[PROBLEM TO SOLVE] Your task is to print all of the data word for word.
--- start RECORDED DATA ---
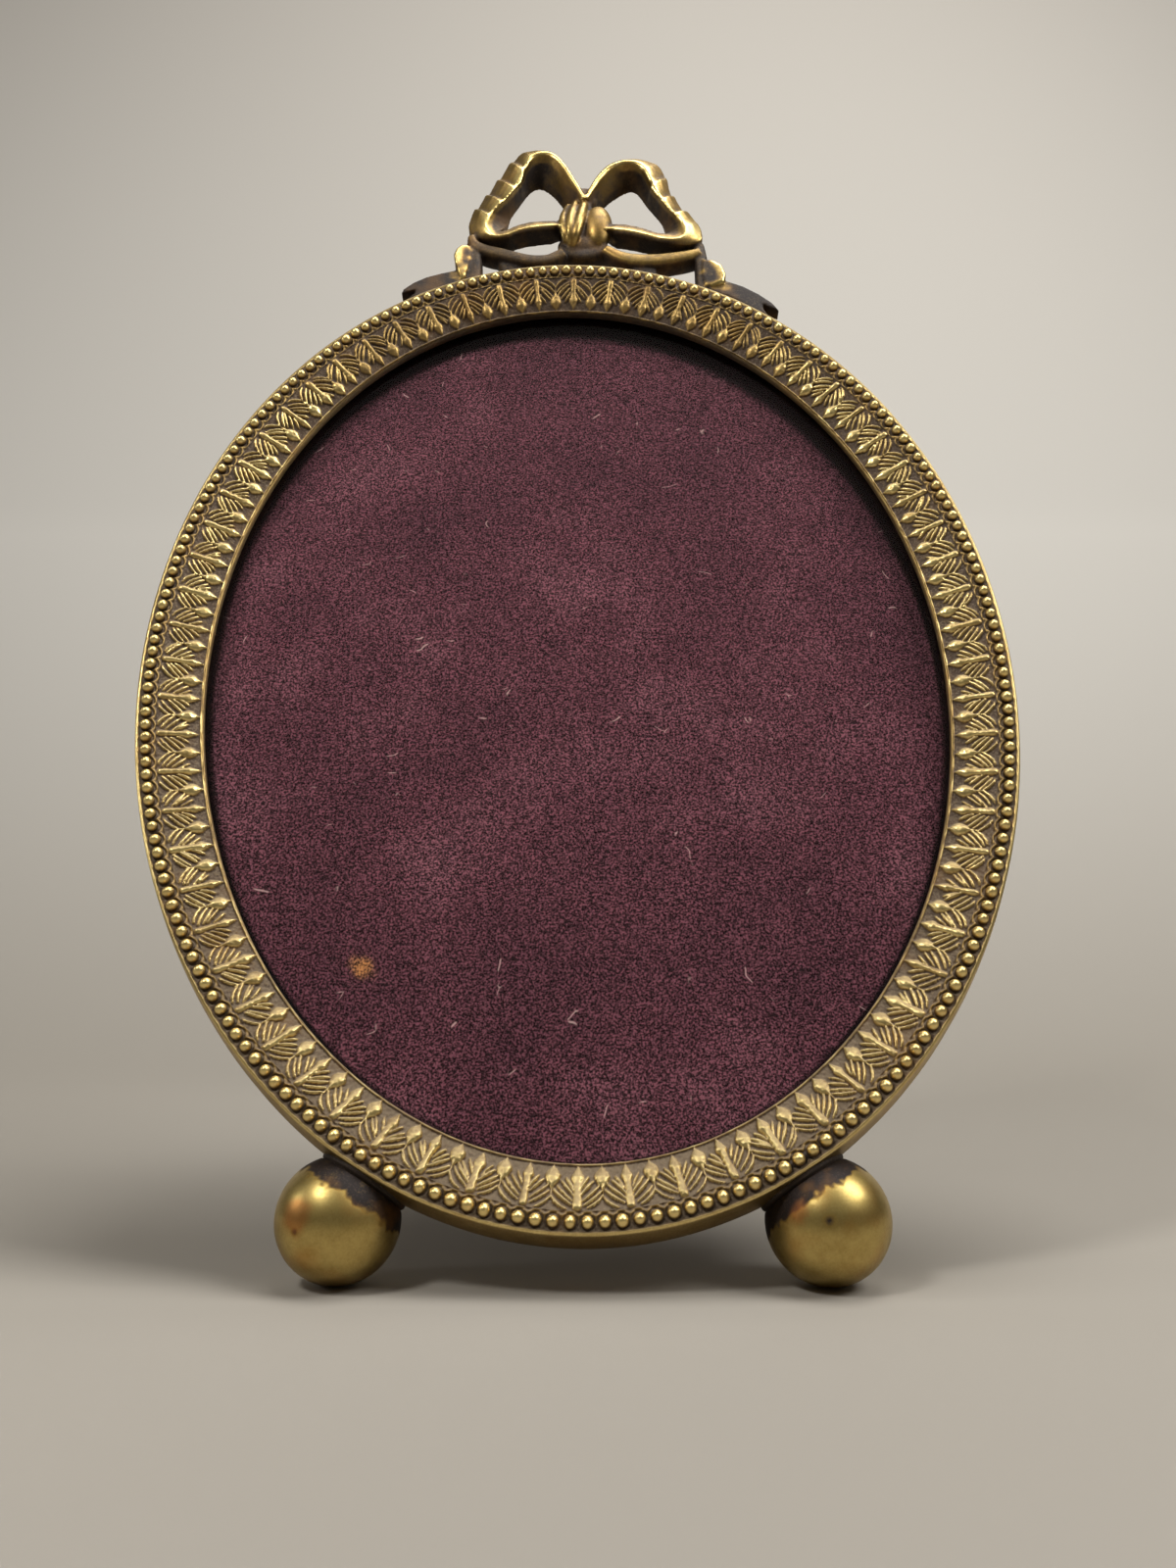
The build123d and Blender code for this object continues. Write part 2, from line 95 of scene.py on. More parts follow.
@dataclass(frozen=True)
class Stance:
    """Where the upright picture's sizes lie in the model."""

    lean: float = math.radians(22.0)
    turn: float = math.radians(3.0)
    leg_swing: float = math.radians(35.0)
    hinge_height: float = 38.0
    hinge_depth: float = -15.3

    def hinge(self) -> Vector:
        """Point on the easel hinge's axis, in the model's metres."""
        joint = next(item for item in frame["joints"] if item["name"] == "easel_swing")
        return Vector(joint["pos_m"])

    def from_hinge(self, points: Array) -> Array:
        """Columns of x, height above the hinge and depth in front of it."""
        x, y, z = np.asarray(points, float).reshape(-1, 3).T
        return np.stack([x, y - self.hinge_height, z - self.hinge_depth])

    def place(self, points: Array) -> Array:
        """Moves points of the upright picture to where they are in the model.

        Args:
            points: rows of x, y, z in millimetres.

        Returns:
            Rows of x, y, z in metres.
        """
        x, up, out = self.from_hinge(points)
        hinge, sin, cos = self.hinge(), math.sin(self.lean), math.cos(self.lean)
        return np.stack([hinge.x + x * MM, hinge.y + (up * sin - out * cos) * MM,
                         hinge.z + (up * cos + out * sin) * MM], axis=1)

    def turned(self, points: Array) -> Array:
        """Turns points that follow the ring by the angle at which the ring sits on its feet.

        Args:
            points: rows of x, y, z in millimetres.

        Returns:
            The turned rows, still in millimetres.
        """
        x, y, z = np.asarray(points, float).reshape(-1, 3).T
        cos, sin = math.cos(self.turn), math.sin(self.turn)
        return np.stack([x * cos - y * sin, x * sin + y * cos, z], axis=1)

    def opened(self, points: Array) -> Array:
        """Swings points of the folded leg out to where the leg stands.

        Args:
            points: rows of x, y, z in millimetres, with the leg flat against the back.

        Returns:
            The swung rows, still in millimetres.
        """
        x, up, out = self.from_hinge(points)
        cos, sin = math.cos(self.leg_swing), math.sin(self.leg_swing)
        return np.stack([x, self.hinge_height + up * cos - out * sin,
                         self.hinge_depth + up * sin + out * cos], axis=1)


STANCE = Stance()


def link_object(name: str, data: bpy.types.ID) -> Piece:
    """Makes an object of its data and puts it in the scene.

    Args:
        name: the object's name.
        data: its mesh, lamp or camera.

    Returns:
        The new object.
    """
    item = bpy.data.objects.new(name, data)
    bpy.context.scene.collection.objects.link(item)
    return item


@dataclass(frozen=True)
class Sight:
    """The photograph's camera, as its place and aim were worked out from the bead row."""

    place: Point = (4.4, -132.7, 202.4)
    rise: float = math.radians(5.8)
    swing: float = math.radians(0.49)
    focal: float = 1370.0
    width: int = 1200
    height: int = 1600
    film: float = 36.0

    def axes(self) -> tuple[Array, Array, Array]:
        """Right, up and forward of the camera in the model's directions."""
        level = math.cos(self.rise)
        forward = np.array([-math.sin(self.swing) * level, math.cos(self.swing) * level,
                            math.sin(self.rise)])
        right = np.array([math.cos(self.swing), math.sin(self.swing), 0.0])
        return right, np.cross(right, forward), forward

    def on_picture(self, pixels: Array | list[Pixel], depth: Array | float) -> Array:
        """Finds what the camera sees at pixels, at a given depth on the upright picture.

        Args:
            pixels: rows of across and down in the photograph.
            depth: z of each point in millimetres, or one z for all.

        Returns:
            Rows of x, y, z on the upright picture in millimetres.
        """
        across, down = np.asarray(pixels, float).reshape(-1, 2).T
        right, up, forward = self.axes()
        x, y, z = (forward + np.outer((across - self.width / 2) / self.focal, right)
                   - np.outer((down - self.height / 2) / self.focal, up)).T
        sin, cos = math.sin(STANCE.lean), math.cos(STANCE.lean)
        ray = np.stack([x, y * sin + z * cos, z * sin - y * cos], axis=1)
        reach = (np.asarray(depth, float) - self.place[2]) / ray[:, 2]
        return np.array(self.place) + ray * reach[:, None]

    def camera(self) -> None:
        """Makes the scene's camera."""
        data = bpy.data.cameras.new("camera")
        data.sensor_width, data.lens = self.film, self.film * self.focal / self.height
        data.clip_start, data.clip_end = 0.01, 20.0
        right, up, forward = self.axes()
        turn = Matrix((right, up, -forward)).transposed().to_4x4()
        camera = link_object("camera", data)
        camera.matrix_world = Matrix.Translation(STANCE.place(np.array(self.place))[0]) @ turn
        bpy.context.scene.camera = camera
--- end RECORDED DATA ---
[SOLUTION]
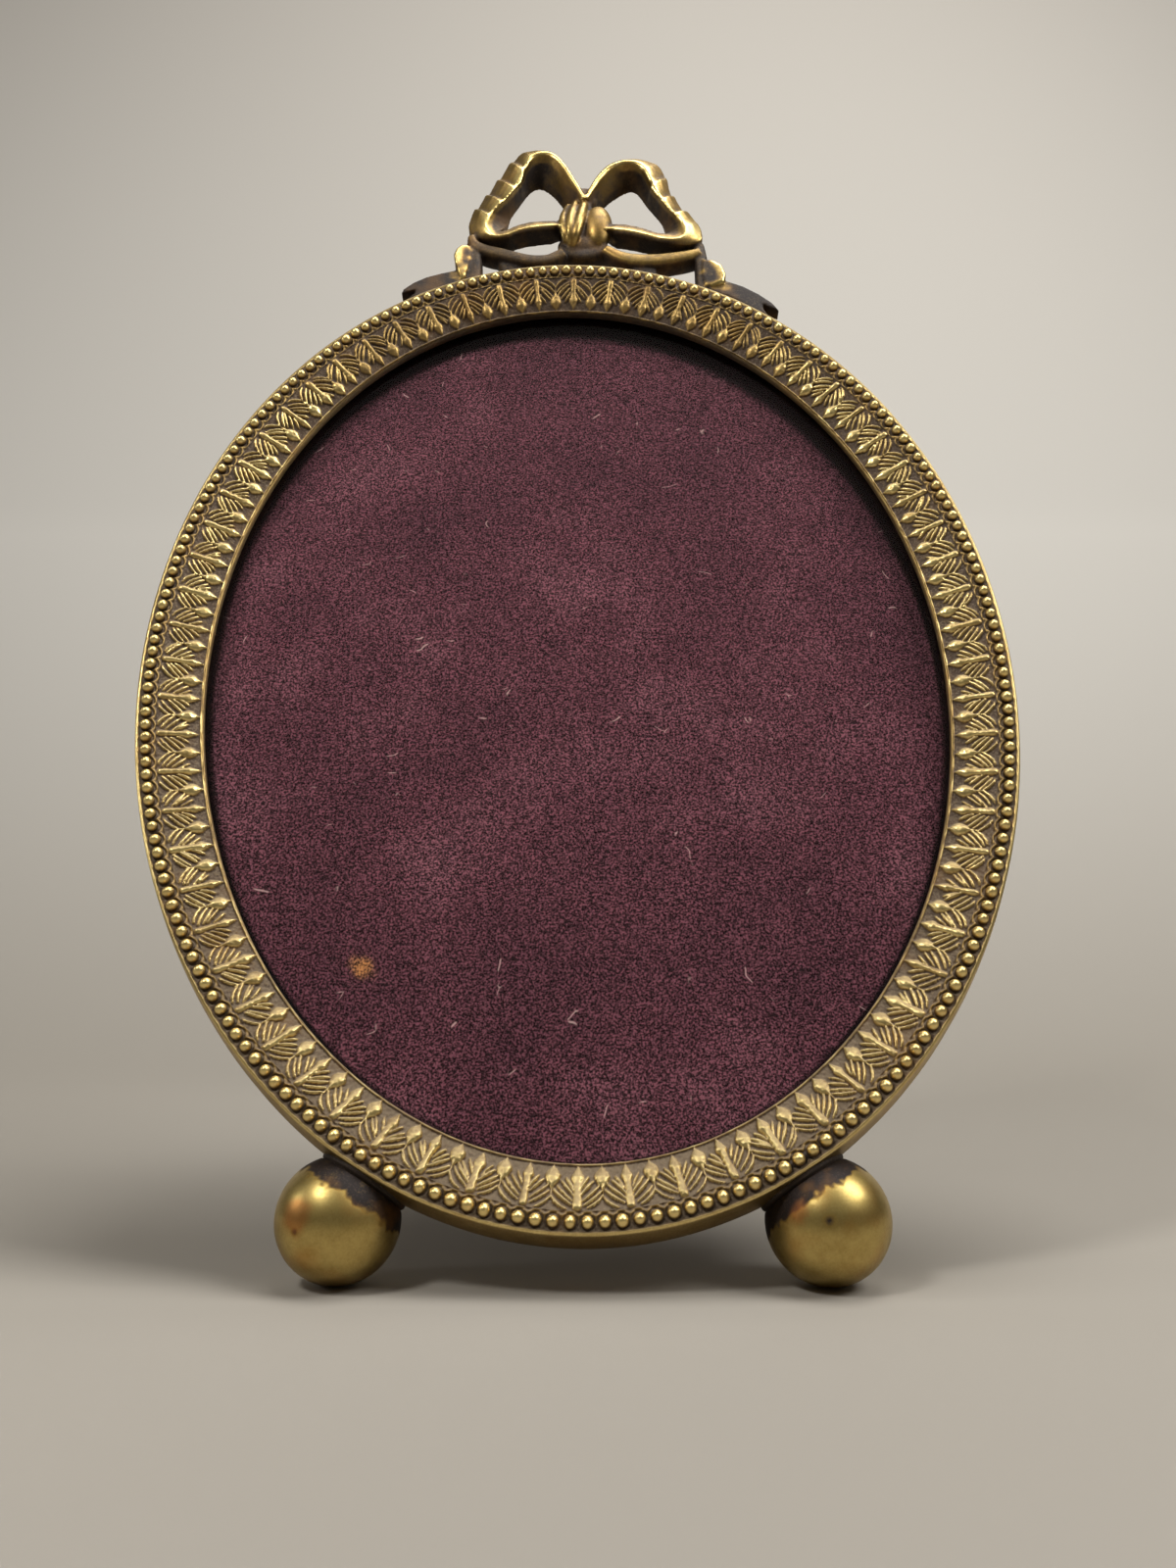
The build123d and Blender code for this object continues. Write part 2, from line 95 of scene.py on. More parts follow.
@dataclass(frozen=True)
class Stance:
    """Where the upright picture's sizes lie in the model."""

    lean: float = math.radians(22.0)
    turn: float = math.radians(3.0)
    leg_swing: float = math.radians(35.0)
    hinge_height: float = 38.0
    hinge_depth: float = -15.3

    def hinge(self) -> Vector:
        """Point on the easel hinge's axis, in the model's metres."""
        joint = next(item for item in frame["joints"] if item["name"] == "easel_swing")
        return Vector(joint["pos_m"])

    def from_hinge(self, points: Array) -> Array:
        """Columns of x, height above the hinge and depth in front of it."""
        x, y, z = np.asarray(points, float).reshape(-1, 3).T
        return np.stack([x, y - self.hinge_height, z - self.hinge_depth])

    def place(self, points: Array) -> Array:
        """Moves points of the upright picture to where they are in the model.

        Args:
            points: rows of x, y, z in millimetres.

        Returns:
            Rows of x, y, z in metres.
        """
        x, up, out = self.from_hinge(points)
        hinge, sin, cos = self.hinge(), math.sin(self.lean), math.cos(self.lean)
        return np.stack([hinge.x + x * MM, hinge.y + (up * sin - out * cos) * MM,
                         hinge.z + (up * cos + out * sin) * MM], axis=1)

    def turned(self, points: Array) -> Array:
        """Turns points that follow the ring by the angle at which the ring sits on its feet.

        Args:
            points: rows of x, y, z in millimetres.

        Returns:
            The turned rows, still in millimetres.
        """
        x, y, z = np.asarray(points, float).reshape(-1, 3).T
        cos, sin = math.cos(self.turn), math.sin(self.turn)
        return np.stack([x * cos - y * sin, x * sin + y * cos, z], axis=1)

    def opened(self, points: Array) -> Array:
        """Swings points of the folded leg out to where the leg stands.

        Args:
            points: rows of x, y, z in millimetres, with the leg flat against the back.

        Returns:
            The swung rows, still in millimetres.
        """
        x, up, out = self.from_hinge(points)
        cos, sin = math.cos(self.leg_swing), math.sin(self.leg_swing)
        return np.stack([x, self.hinge_height + up * cos - out * sin,
                         self.hinge_depth + up * sin + out * cos], axis=1)


STANCE = Stance()


def link_object(name: str, data: bpy.types.ID) -> Piece:
    """Makes an object of its data and puts it in the scene.

    Args:
        name: the object's name.
        data: its mesh, lamp or camera.

    Returns:
        The new object.
    """
    item = bpy.data.objects.new(name, data)
    bpy.context.scene.collection.objects.link(item)
    return item


@dataclass(frozen=True)
class Sight:
    """The photograph's camera, as its place and aim were worked out from the bead row."""

    place: Point = (4.4, -132.7, 202.4)
    rise: float = math.radians(5.8)
    swing: float = math.radians(0.49)
    focal: float = 1370.0
    width: int = 1200
    height: int = 1600
    film: float = 36.0

    def axes(self) -> tuple[Array, Array, Array]:
        """Right, up and forward of the camera in the model's directions."""
        level = math.cos(self.rise)
        forward = np.array([-math.sin(self.swing) * level, math.cos(self.swing) * level,
                            math.sin(self.rise)])
        right = np.array([math.cos(self.swing), math.sin(self.swing), 0.0])
        return right, np.cross(right, forward), forward

    def on_picture(self, pixels: Array | list[Pixel], depth: Array | float) -> Array:
        """Finds what the camera sees at pixels, at a given depth on the upright picture.

        Args:
            pixels: rows of across and down in the photograph.
            depth: z of each point in millimetres, or one z for all.

        Returns:
            Rows of x, y, z on the upright picture in millimetres.
        """
        across, down = np.asarray(pixels, float).reshape(-1, 2).T
        right, up, forward = self.axes()
        x, y, z = (forward + np.outer((across - self.width / 2) / self.focal, right)
                   - np.outer((down - self.height / 2) / self.focal, up)).T
        sin, cos = math.sin(STANCE.lean), math.cos(STANCE.lean)
        ray = np.stack([x, y * sin + z * cos, z * sin - y * cos], axis=1)
        reach = (np.asarray(depth, float) - self.place[2]) / ray[:, 2]
        return np.array(self.place) + ray * reach[:, None]

    def camera(self) -> None:
        """Makes the scene's camera."""
        data = bpy.data.cameras.new("camera")
        data.sensor_width, data.lens = self.film, self.film * self.focal / self.height
        data.clip_start, data.clip_end = 0.01, 20.0
        right, up, forward = self.axes()
        turn = Matrix((right, up, -forward)).transposed().to_4x4()
        camera = link_object("camera", data)
        camera.matrix_world = Matrix.Translation(STANCE.place(np.array(self.place))[0]) @ turn
        bpy.context.scene.camera = camera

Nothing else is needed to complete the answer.